═════ Recorded data

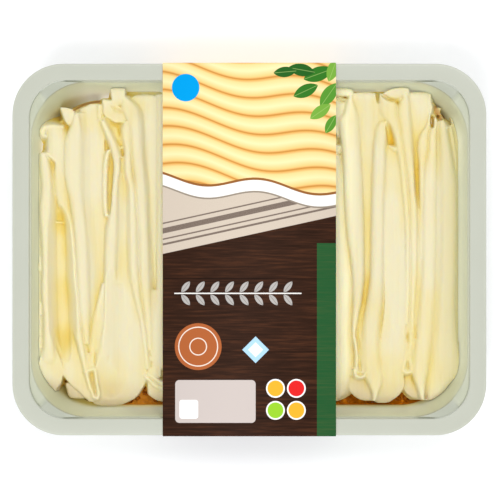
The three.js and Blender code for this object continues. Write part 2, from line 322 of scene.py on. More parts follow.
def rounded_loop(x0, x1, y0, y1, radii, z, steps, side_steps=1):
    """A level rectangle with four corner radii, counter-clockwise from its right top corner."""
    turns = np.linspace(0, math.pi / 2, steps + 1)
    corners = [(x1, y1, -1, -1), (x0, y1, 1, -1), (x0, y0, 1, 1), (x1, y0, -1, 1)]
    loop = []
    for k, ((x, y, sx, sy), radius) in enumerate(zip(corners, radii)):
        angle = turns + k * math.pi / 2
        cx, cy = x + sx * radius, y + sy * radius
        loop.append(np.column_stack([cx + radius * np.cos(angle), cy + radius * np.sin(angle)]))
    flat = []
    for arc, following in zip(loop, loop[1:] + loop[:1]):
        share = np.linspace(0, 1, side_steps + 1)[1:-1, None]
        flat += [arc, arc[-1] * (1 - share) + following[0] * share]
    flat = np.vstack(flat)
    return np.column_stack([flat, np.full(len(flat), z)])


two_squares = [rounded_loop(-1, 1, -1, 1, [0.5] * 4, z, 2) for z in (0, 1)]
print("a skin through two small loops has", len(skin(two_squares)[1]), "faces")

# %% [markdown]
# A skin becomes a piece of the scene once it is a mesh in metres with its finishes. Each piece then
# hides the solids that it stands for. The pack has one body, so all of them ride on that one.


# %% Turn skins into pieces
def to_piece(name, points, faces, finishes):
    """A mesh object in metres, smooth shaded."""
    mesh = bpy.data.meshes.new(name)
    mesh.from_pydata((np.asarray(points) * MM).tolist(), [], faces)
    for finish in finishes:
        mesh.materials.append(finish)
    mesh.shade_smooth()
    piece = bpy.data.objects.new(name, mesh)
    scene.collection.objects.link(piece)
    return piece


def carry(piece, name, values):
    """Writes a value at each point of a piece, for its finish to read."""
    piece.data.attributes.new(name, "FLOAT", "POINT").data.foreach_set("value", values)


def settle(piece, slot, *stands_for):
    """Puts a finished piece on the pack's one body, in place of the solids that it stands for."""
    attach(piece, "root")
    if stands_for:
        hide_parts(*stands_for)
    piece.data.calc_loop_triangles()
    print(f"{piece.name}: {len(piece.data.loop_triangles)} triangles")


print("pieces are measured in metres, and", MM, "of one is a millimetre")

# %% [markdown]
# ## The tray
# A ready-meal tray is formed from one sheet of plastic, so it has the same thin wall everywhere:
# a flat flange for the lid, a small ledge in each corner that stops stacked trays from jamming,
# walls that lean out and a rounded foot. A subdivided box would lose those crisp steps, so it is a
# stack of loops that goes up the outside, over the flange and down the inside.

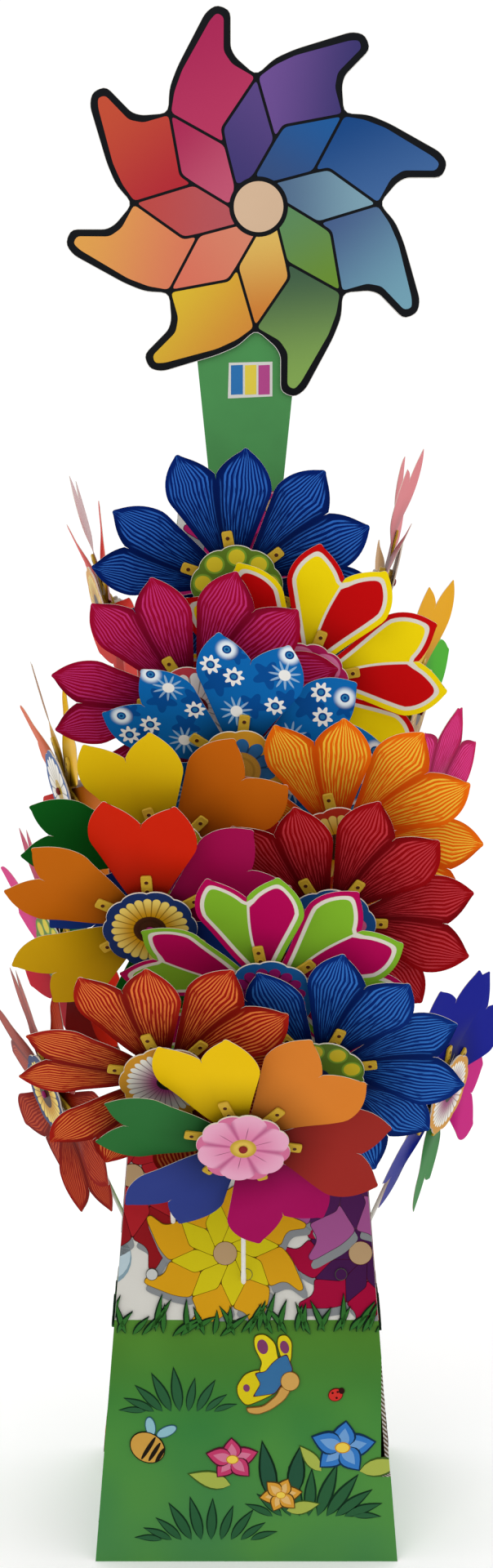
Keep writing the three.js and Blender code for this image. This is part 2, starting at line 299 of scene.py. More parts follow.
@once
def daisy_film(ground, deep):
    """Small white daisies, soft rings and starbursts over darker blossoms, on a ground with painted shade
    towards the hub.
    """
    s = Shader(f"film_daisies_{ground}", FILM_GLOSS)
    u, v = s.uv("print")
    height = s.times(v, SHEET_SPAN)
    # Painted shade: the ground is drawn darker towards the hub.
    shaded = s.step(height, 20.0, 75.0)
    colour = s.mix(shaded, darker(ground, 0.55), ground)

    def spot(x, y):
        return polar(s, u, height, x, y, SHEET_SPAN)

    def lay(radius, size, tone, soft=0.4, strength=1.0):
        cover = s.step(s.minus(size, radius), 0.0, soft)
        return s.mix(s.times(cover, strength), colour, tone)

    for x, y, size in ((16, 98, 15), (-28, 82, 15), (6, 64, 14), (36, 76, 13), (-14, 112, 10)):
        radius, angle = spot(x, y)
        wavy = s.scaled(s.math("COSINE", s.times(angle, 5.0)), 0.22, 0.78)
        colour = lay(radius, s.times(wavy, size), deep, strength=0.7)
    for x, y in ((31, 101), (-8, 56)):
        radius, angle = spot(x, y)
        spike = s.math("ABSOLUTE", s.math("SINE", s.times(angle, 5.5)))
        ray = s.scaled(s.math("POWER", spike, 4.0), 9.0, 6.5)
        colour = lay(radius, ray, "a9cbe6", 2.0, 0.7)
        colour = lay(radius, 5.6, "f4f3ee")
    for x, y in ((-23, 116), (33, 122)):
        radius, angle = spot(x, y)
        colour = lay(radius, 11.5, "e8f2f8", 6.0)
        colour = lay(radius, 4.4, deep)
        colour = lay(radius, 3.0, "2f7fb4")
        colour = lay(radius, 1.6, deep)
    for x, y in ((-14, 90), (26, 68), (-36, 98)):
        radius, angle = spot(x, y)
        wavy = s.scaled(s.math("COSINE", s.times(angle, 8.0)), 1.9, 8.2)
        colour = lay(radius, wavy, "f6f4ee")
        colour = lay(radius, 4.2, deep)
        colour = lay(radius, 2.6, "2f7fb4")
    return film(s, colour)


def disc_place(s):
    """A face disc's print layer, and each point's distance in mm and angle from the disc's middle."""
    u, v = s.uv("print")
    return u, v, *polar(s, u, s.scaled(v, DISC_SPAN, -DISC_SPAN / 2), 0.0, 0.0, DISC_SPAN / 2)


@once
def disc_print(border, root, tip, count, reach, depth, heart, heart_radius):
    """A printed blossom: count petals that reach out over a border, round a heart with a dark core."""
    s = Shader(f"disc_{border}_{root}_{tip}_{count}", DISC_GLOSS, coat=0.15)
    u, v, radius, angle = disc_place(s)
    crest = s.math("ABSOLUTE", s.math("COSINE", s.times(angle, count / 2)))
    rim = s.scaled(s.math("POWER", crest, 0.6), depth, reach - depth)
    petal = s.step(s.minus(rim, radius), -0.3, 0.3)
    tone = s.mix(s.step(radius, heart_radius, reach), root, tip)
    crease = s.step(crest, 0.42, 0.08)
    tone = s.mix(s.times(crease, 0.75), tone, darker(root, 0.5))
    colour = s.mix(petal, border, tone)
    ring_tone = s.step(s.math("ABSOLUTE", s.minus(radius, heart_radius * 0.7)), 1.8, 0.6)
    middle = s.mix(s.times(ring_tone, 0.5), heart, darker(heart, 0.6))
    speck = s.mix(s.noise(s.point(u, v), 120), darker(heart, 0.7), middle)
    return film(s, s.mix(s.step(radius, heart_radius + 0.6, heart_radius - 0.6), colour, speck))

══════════
═════ Recorded data

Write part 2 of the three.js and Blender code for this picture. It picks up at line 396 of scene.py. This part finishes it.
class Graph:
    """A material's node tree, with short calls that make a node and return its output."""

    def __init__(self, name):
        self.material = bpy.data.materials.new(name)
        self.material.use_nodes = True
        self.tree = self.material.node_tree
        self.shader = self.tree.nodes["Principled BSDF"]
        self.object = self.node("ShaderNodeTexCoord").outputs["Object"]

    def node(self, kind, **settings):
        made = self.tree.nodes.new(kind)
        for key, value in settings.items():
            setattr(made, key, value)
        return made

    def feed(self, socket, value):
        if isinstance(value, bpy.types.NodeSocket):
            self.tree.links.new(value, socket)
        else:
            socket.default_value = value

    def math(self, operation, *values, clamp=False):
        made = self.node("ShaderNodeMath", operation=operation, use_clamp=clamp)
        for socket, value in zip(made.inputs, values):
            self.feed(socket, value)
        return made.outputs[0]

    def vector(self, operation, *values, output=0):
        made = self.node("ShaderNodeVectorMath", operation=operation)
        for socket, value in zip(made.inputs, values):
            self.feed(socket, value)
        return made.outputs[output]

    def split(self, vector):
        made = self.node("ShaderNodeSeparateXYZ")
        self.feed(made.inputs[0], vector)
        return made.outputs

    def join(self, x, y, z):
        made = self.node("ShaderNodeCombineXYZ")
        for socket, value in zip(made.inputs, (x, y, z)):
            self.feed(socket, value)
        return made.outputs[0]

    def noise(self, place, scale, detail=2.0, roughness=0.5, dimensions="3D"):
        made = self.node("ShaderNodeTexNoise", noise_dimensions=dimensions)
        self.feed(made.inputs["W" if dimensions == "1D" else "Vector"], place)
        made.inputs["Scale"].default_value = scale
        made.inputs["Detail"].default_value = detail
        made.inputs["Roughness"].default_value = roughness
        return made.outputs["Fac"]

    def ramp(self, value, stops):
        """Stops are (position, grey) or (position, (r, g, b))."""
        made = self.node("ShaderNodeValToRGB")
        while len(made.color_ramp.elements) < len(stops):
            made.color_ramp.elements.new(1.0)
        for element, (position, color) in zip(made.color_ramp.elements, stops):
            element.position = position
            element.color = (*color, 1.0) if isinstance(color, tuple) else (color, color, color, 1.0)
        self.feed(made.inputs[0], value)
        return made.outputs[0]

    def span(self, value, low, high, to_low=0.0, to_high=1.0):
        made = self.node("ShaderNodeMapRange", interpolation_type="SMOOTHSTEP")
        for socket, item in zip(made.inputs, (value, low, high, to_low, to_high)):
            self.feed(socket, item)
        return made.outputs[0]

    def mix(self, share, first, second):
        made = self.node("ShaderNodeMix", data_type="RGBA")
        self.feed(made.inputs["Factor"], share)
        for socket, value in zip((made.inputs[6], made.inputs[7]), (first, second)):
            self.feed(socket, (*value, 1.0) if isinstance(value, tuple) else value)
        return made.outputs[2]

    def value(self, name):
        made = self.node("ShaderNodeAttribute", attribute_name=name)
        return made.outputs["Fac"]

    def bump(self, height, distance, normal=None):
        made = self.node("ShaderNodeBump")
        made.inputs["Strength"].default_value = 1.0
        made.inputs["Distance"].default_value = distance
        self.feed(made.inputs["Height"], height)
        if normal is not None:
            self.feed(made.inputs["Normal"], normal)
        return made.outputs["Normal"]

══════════
═════ Recorded data

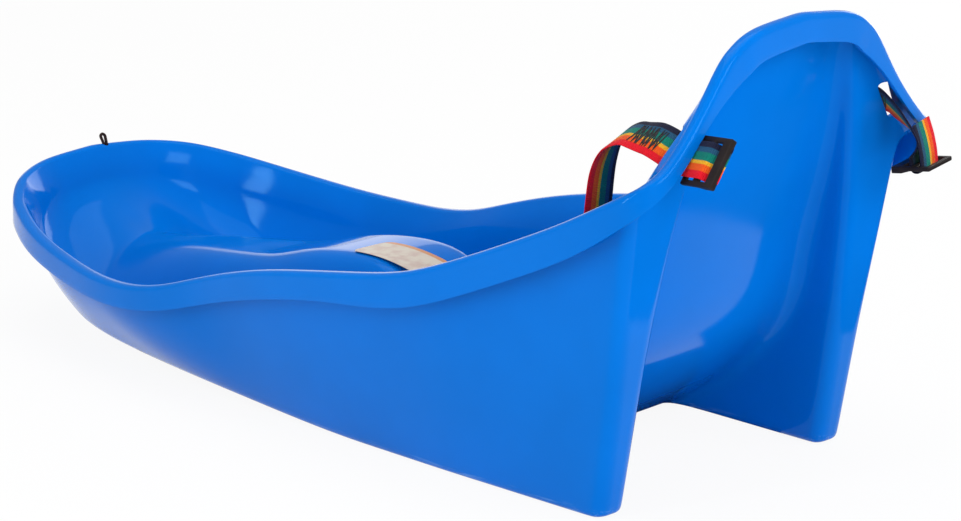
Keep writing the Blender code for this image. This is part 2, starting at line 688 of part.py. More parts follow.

══════════

Exercise description = Set down exactly the lines from the line that contains "Keep writing the three.js" to the line that contains "return s.mix(s.times(cover, strength), colour, tone)", both lines included, and nothing more.

Worked solution =
Keep writing the three.js and Blender code for this image. This is part 2, starting at line 299 of scene.py. More parts follow.
@once
def daisy_film(ground, deep):
    """Small white daisies, soft rings and starbursts over darker blossoms, on a ground with painted shade
    towards the hub.
    """
    s = Shader(f"film_daisies_{ground}", FILM_GLOSS)
    u, v = s.uv("print")
    height = s.times(v, SHEET_SPAN)
    # Painted shade: the ground is drawn darker towards the hub.
    shaded = s.step(height, 20.0, 75.0)
    colour = s.mix(shaded, darker(ground, 0.55), ground)

    def spot(x, y):
        return polar(s, u, height, x, y, SHEET_SPAN)

    def lay(radius, size, tone, soft=0.4, strength=1.0):
        cover = s.step(s.minus(size, radius), 0.0, soft)
        return s.mix(s.times(cover, strength), colour, tone)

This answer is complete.